Mr. Diamante seems to be no stranger to FINRA investigations, having worked at three other firms that were ultimately expelled from FINRA membership. In fact, Mr. Diamante was associated with nine different member firms from 1987 (when he first registered) to 2006, establishing SW Financial in 2007 (which, as noted above, itself has been party to multiple AWCs with FINRA). Mr. Diamante was voluntarily terminated from SW Financial on April 17, 2023.
FINRA’s Commitment to Enforcing Reg BI
This is not FINRA’s first enforcement action involved Reg BI, but it is its first expulsion. Although Reg BI has been on the books for quite some time – since June 2020 – regulators have only recently started to give life to the rule. The SEC brought its first Reg BI enforcement action in June of last year, and FINRA followed suit in October 2022. See Mintz Insight, “High Risk, No Reward: SEC’s First Reg BI Enforcement Action” for more information on the SEC’s action, and Mintz Insight, “It Gets BIgger: FINRA Joins the SEC In Bringing Reg BI Enforcement Actions” for more information on the October 2022 FINRA action.

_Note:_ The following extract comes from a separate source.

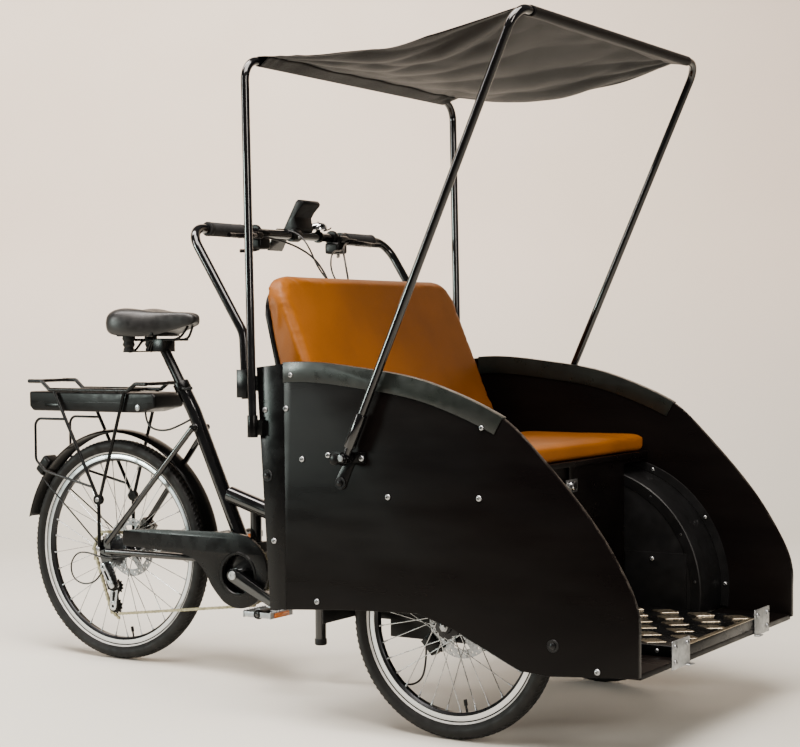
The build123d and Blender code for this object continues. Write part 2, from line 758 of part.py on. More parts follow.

In March, however, FINRA announced that it would conduct Reg BI compliance examinations of 1000 broker-dealers – or just under one-third of FINRA’s member firms – by the end of the year. See Mintz Insight, “It’s Going to Be a Big Year for FINRA” for more information on FINRA’s announcement. If FINRA is to be believed, SW Financial and Mr. Diamante may be the first in a tidal wave of similar enforcement actions. Broker-dealers and registered representatives should be on high alert and would be wise to pay particular attention to the completeness, sufficiency, and accuracy of their compliance policies, training programs, and, perhaps most importantly, marketing and disclosure materials.